MONTGOMERY, AL (WSFA) - Next week Alabama voters will head to the polls to elect a new chief justice. Gov. Kay Ivey appointed Lyn Stuart to the post. Now she's asking voters to elect her to the job but her opponent promises a tough race.
"Oh I think elections are always difficult and I'm prepared for a tough race," said Chief Justice Lyn Stuart.
Since being appointed to the position of Alabama Chief Justice, Stuart said she's been busy creating transparency and getting the court system back on financial footing.
"I've been speaking with individual legislators on the campaign trail and they seem to agree they'd like to do more for the court system," Stuart said.

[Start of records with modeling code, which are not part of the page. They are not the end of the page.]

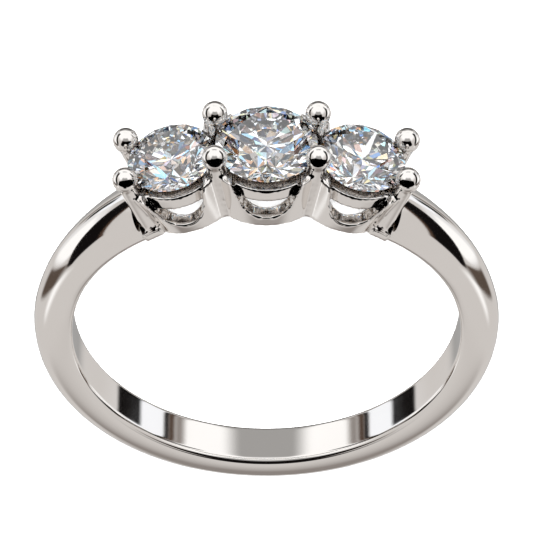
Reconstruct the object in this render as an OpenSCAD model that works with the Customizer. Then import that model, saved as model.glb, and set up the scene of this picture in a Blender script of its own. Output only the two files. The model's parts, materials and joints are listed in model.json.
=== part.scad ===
// Three stone ring in white gold, lying on its side as it would by itself.
// The finger axis is close to vertical and the head, with its row of stones, points towards -Y.

/* [Finger hole] */
// Inside diameter
inside_d = 17; // [16:0.1:19]

/* [Band] */
// Width of the band along the finger, from the back of the ring to its sides
band_w = 2.06; // [1.9:0.01:2.2]
// Thickness at the back of the ring
band_t = 1.42; // [1.2:0.01:1.5]
// How square the band's outside is at the back, from an oval at 2 to a box
squareness = 3.6; // [2.5:0.1:5]
// Bevel of the edges at the finger
edge_bevel = 0.14; // [0.05:0.01:0.2]

/* [Shoulders] */
// Thickness under the dome that rounds the sides and the shoulders
dome_t = 1.62; // [1.55:0.01:1.8]
// Width of the dome at the finger
dome_w = 3.36; // [3.2:0.01:3.6]
// Width of the shoulders at the finger, where they are widest
shoulder_w = 3.3; // [3:0.01:3.5]
// Turn from the back of the ring to the end of a shoulder
shoulder_turn = 145; // [143:0.5:147]
// Turn from the back of the ring to the end of the tongue under the head
tongue_turn = 149; // [148:0.5:151]
// Thickness of the tongue
tongue_t = 0.44; // [0.35:0.01:0.6]
// Width of the tongue, a little over the shoulders' width
tongue_w = 3.36; // [3.32:0.01:3.5]

/* [Stones] */
// Diameter of the centre stone
centre_d = 4.37; // [4.1:0.01:4.5]
// Diameter of a side stone
side_d = 3.8; // [3.6:0.01:3.85]
// Height of the centre stone's girdle over the finger axis
centre_h = 11.2; // [11:0.01:11.4]
// Height of a side stone's girdle over the finger axis
side_h = 10.33; // [10.2:0.01:10.45]
// Distance from the middle to a side stone along the row
side_x = 4.09; // [4.05:0.01:4.2]
// Lean of the side stones
side_lean = 14; // [11:0.5:17]
// Diameter of the table, as a share of the stone's diameter
table_share = 0.57; // [0.53:0.01:0.62]
// Angle of the crown's main facets
crown_angle = 34.5; // [32:0.5:36]
// Angle of the pavilion's main facets
pavilion_angle = 40.75; // [39:0.25:42]
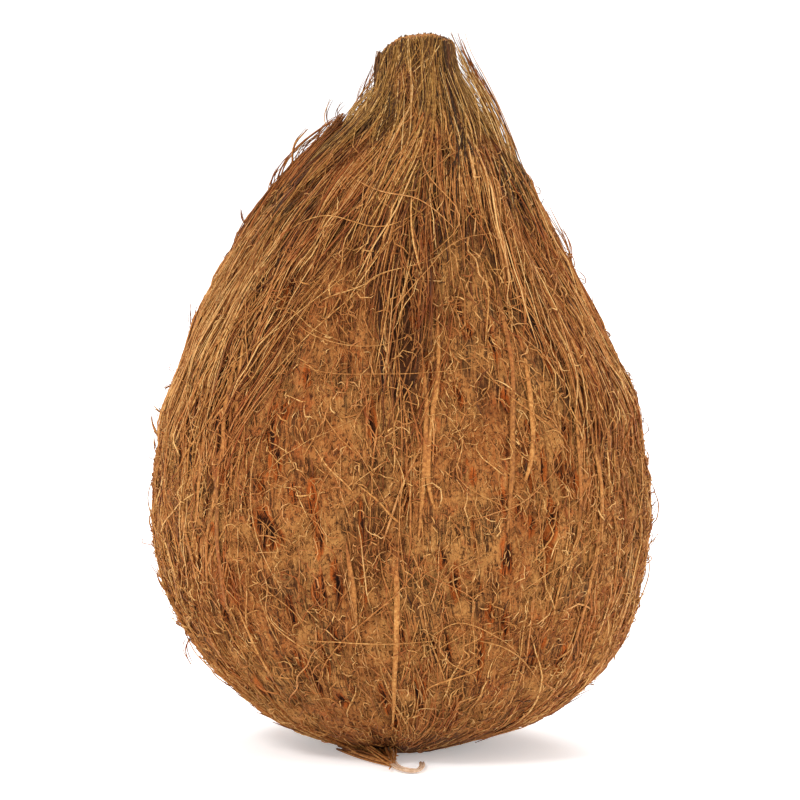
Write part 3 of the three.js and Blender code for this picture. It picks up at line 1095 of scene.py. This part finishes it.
def make_curls(name, seed, count, steps, mean_length, thick):
    """Short arcs in all directions."""
    rng = np.random.default_rng(seed)
    drawn = 2 * count
    column = rng.uniform(0, TAU, drawn)
    middle = rng.beta(1.3, 1.7, drawn) * 0.88 + 0.005
    kept = np.flatnonzero(rng.uniform(0, 1, drawn) > UNDER_DRAPE * drape(column, middle))[:count]
    column, middle = column[kept], middle[kept]
    length = rng.gamma(2.2, mean_length / 2.2, count) + 1.2 * MM
    heading = rng.normal(math.pi / 2, 0.85, count)
    bend = rng.normal(0, 1.9, count)
    t = np.linspace(-0.5, 0.5, steps)
    direction = heading[:, None] + bend[:, None] * t + rng.normal(0, 0.4, (count, steps))
    step_length = length[:, None] / (steps - 1)
    aside = np.cumsum(np.cos(direction) * step_length, axis=1)
    up = np.cumsum(np.sin(direction) * step_length, axis=1)
    share = np.clip(middle[:, None] + (up - up.mean(1, keepdims=True)) / HEIGHT, 0.001, 0.93)
    angle = column[:, None] + (aside - aside.mean(1, keepdims=True)) / (HALF_WIDTH * outline(share))
    lift = rng.gamma(2.0, 0.3, count)[:, None] * MM
    rise = np.sin(math.pi * (t + 0.5)) ** 0.8
    over_drape = drape(angle, share) * rng.uniform(0.2, 1.6, (count, 1)) * MM
    out = relief(angle, share) + lift * rise + 0.12 * MM + over_drape
    radii = tapered(rng, count, steps, thick, root=0.7, tip=0.45)
    tones = toned(rng, count, 0.64, 0.2)
    return fibres(name, point(angle, share, out), radii, tones, fibre_finish)


make_curls("curly_ends", 51, CURLS, 6, 3.5 * MM, 0.13 * MM)
make_curls("short_curls", 52, SHORT_CURLS, 4, 1.2 * MM, 0.14 * MM)

# %% [markdown]
# ## Ribs
# A few fibres are far coarser than the rest: flat bands about one millimetre wide, half sunk in
# the mat. They are drawn as six-sided tubes and then pressed flat against the nut.

# %% Coarse ribs
SEEN_RIBS = [
    [(497, 262), (505, 330), (512, 400), (510, 470), (503, 560)],
    [(516, 318), (524, 370), (531, 420), (530, 452), (520, 492)],
    [(538, 270), (560, 330), (572, 400), (580, 470), (574, 545), (556, 610)],
    [(392, 540), (397, 590), (396, 650), (394, 700), (392, 742)],
    [(345, 540), (353, 590), (358, 640)],
    [(437, 300), (438, 360), (432, 420), (428, 480), (440, 520)],
    [(418, 330), (426, 400), (424, 470), (416, 560)],
    [(596, 430), (600, 500), (592, 570), (575, 640)],
    [(196, 380), (214, 470), (222, 560), (240, 640)],
    [(176, 440), (186, 520), (205, 600)],
    [(245, 330), (225, 400), (222, 470)],
]
LOOSE_RIBS = 46
RIB_PRESS = 0.64  # share of its thickness that a rib loses
NUT_MIDDLE = np.array((0, 0, 0.36 * HEIGHT))  # the point that the ribs are pressed towards


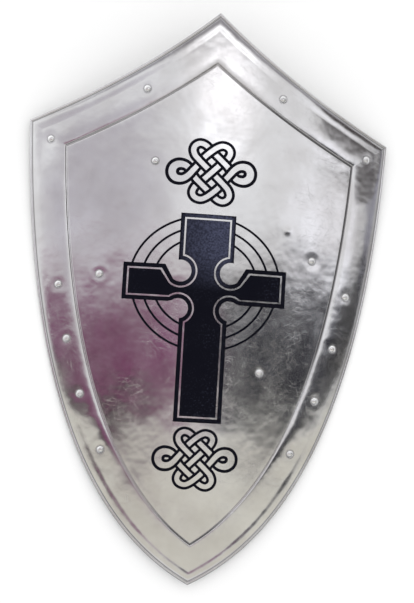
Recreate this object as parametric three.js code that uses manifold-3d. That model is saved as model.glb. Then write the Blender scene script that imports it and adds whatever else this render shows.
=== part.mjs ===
// A knight's heater shield of polished sheet steel: a rolled rim, a pressed groove around the
// border, a ringed cross and two interlace knots etched into the face, domed rivets, and two
// leather straps on the back. It lies face up, on its two upper corners and its point.
// Millimetres, +Z up, +Y towards the peak, +X to the right of someone who looks at the face.
import * as THREE from 'three';
import { mergeVertices } from 'three/addons/utils/BufferGeometryUtils.js';
import Module from 'manifold-3d';

// Sheet, as cut flat before it is bent across its width
const SHEET_LENGTH = 711;
const SHEET_WIDTH = 475;
const SHEET_THICKNESS = 1.2;
const BEND_RADIUS = 600;
const CORNER_DROP = 144;
const TOP_HOLLOW = 13;
const SIDE_REACH = 257;
const SIDE_LEAN = THREE.MathUtils.degToRad(3.1);
const POINT_REACH = 179;
const POINT_HALF_ANGLE = THREE.MathUtils.degToRad(63.3);

// Rolled rim, crowned border and pressed groove
const RIM_DIAMETER = 4.5;
const RIM_PROUD = 0.8;
const BORDER_WIDTH = 50;
const BORDER_WIDTH_AT_POINT = 42;
const BORDER_CROWN = 1.8;
const GROOVE_WIDTH = 4.5;
const GROOVE_DEPTH = 1.5;

// Etching: the black parts are sunk, and the steel lines between them keep the face's height
const ETCH_DEPTH = 0.35;
const CROSS_HEIGHT = 12;
const TOP_ARM_LENGTH = 88;
const TOP_ARM_WIDTH = 69;
const SIDE_ARM_LENGTH = 102.5;
const SIDE_ARM_WIDTH = 46;
const FOOT_LENGTH = 170.5;
const FOOT_WIDTH = 59.5;
const INLINE_INSET = 5.2;
const INLINE_WIDTH = 2.1;
const UPPER_NOTCH_RADIUS = 13.6;
const UPPER_NOTCH_ACROSS = -3.2;
const UPPER_NOTCH_ALONG = -7.3;
const UPPER_NOTCH_END = THREE.MathUtils.degToRad(310);
const UPPER_SHOULDER = 19;
const UPPER_SPREAD = 0.8;
const LOWER_NOTCH_RADIUS = 12.4;
const LOWER_NOTCH_ACROSS = 2.0;
const LOWER_NOTCH_ALONG = 8.0;
const LOWER_NOTCH_END = THREE.MathUtils.degToRad(50);
const LOWER_SHOULDER = 14;
const LOWER_SPREAD = 1.2;
const RING_COUNT = 3;
const RING_HALF_HEIGHT = 83.5;
const RING_SPACING_ALONG = 13;
const UPPER_RING_HALF_WIDTH = 94.5;
const UPPER_RING_SPACING = 14.8;
const LOWER_RING_HALF_WIDTH = 91.5;
const LOWER_RING_SPACING = 13.3;
const RING_RISE = 1.5;
const RING_LINE = 2.8;

// Interlace knots, one closed strand each
const UPPER_KNOT_HEIGHT = 152.6;
const LOWER_KNOT_HEIGHT = -202.9;
const UPPER_KNOT_SCALE = 1.02;
const LOWER_KNOT_SCALE = 0.94;
const STRAND_WIDTH = 5.8;
const STRAND_WIDENING = 3.2;
const WIDENING_START = 14;
const WIDENING_REACH = 34;
const STRAND_LINE = 3.7;
const KNOT_STEPS = 74;

// Rivets
const HEAD_DIAMETER = 9;
const HEAD_HEIGHT = 2.4;
const SHANK_DIAMETER = 4.4;
const TAIL_DIAMETER = 6.6;
const TAIL_HEIGHT = 1.2;
const GAP = 0.3;
const RIVET_INSET = 30;
const TOP_RIVET_SHARE = 0.44;
const CORNER_DROP_LEFT = 5;
const CORNER_DROP_RIGHT = 1.5;
const SIDE_RIVET_COUNT = 4;
const SIDE_RIVET_PITCH = 67;
const FIRST_RIVET_LEFT = 3;
const FIRST_RIVET_RIGHT = 9.5;

// Leather straps on the back, each held by two rivets through the field
const STRAP_SPAN = 157;
const STRAP_WIDTH = 32;
const STRAP_THICKNESS = 3;
const STRAP_TILT = THREE.MathUtils.degToRad(23);
const ARM_STRAP_ACROSS = -101.5;
const ARM_STRAP_ALONG = 90.5;
const ARM_STRAP_ARCH = 28;
const GRIP_STRAP_ACROSS = 105.3;
const GRIP_STRAP_ALONG = -20.8;
const GRIP_STRAP_ARCH = 17;

// Fineness of the curves
const TOP_STEPS = 7;
const SIDE_STEPS = 16;
const BEND_STEPS = 12;
const ROUND_STEPS = 9;
const RING_STEPS = 32;
const RIVET_SIDES = 8;
const CUTTER_REACH = 1;

const STEEL = { color: 0xc6c7ca, metalness: 1, roughness: 0.28 };
const RIVET_STEEL = { color: 0xd2d3d6, metalness: 1, roughness: 0.22 };
const LEATHER = { color: 0x3a2318, metalness: 0, roughness: 0.72 };

const wasm = await Module();
wasm.setup();

const solidOf = (geometry) => {
  const plain = geometry.index ? geometry.toNonIndexed() : geometry.clone();
  plain.deleteAttribute('normal');
  plain.deleteAttribute('uv');
  const merged = mergeVertices(plain, 1e-4);
  return new wasm.Manifold(new wasm.Mesh({
    numProp: 3,
    vertProperties: new Float32Array(merged.attributes.position.array),
    triVerts: new Uint32Array(merged.index.array),
  }));
};

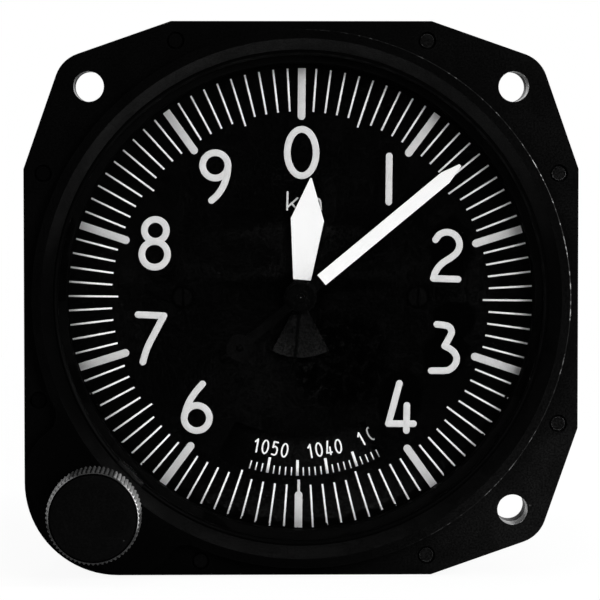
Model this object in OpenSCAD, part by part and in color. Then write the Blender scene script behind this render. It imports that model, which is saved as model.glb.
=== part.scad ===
// Panel altimeter: two pointers over a hundred-tick dial, a pressure scale in a
// window, a setting knob, and the capsule-driven movement inside the case.
// Every part is drawn with x to the right, y up the dial and z towards the reader,
// with z = 0 on the front face of the flange, and stand() then sets it upright.
// Where a depth is given it is counted from that face towards the back.

/* [Front frame] */
// Width and height of the square flange
flange_w = 82.2; // [81:0.1:88]
// Thickness of the flange
flange_t = 4.5; // [3.8:0.1:6]
// Distance between neighbouring mounting holes
hole_pitch = 62.87; // [62:0.01:63.5]
// Diameter of a mounting hole
hole_d = 4.5; // [3.5:0.1:5]
// Radius of the corners that are cut round a mounting hole
corner_r = 5.1; // [4.6:0.1:5.6]
// Slope of the cut edges beside those corners, in degrees
corner_slope = 19.3; // [17:0.1:22]
// Radius of the corner behind the knob
knob_corner_r = 13.9; // [12:0.1:15]
// Radius of the raised ring that pilots the panel cut-out
ring_r = 39.85; // [39.5:0.05:40.2]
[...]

Stuart has been a judge for 29 years and has served on the Alabama Supreme Court since 2001. Her focus is on expanding specialty court and giving a second chance to those who want a better life.
"Basically they are treatment courts. So to put people on a schedule, make them accountable, make sure they go to the treatment, take the medication they need in order to have lives that are successful," said Stuart.
Her opponent is no stranger to the Alabama Supreme Court. Justice Tom Parker was elected to the court in 2004 and re-elected in 2010 and 2016. But he says he's been a target for some of his decisions on pro-life. The Southern Poverty Law Center has also lodged complaints against him for his stance on marriage.
"They filed a compliant against me with the Judicial Inquiry Commission trying to get me removed by the Alabama Supreme Court but I fought back and won and I'm still here," said Parker.
Parker said the president is close to appointing a conservative on the U.S. Supreme Court and he wants to be instrumental in the political climate at home.
"I want to provide leadership in the Alabama Supreme Court at this time to hopefully be a player in restoring the constitution through new conservative majority on the U.S. Supreme Court," said Parker.
Although both Stuart and Parker have experience serving on the state's highest court, it will now be up to the voters to decide who will service as its chief.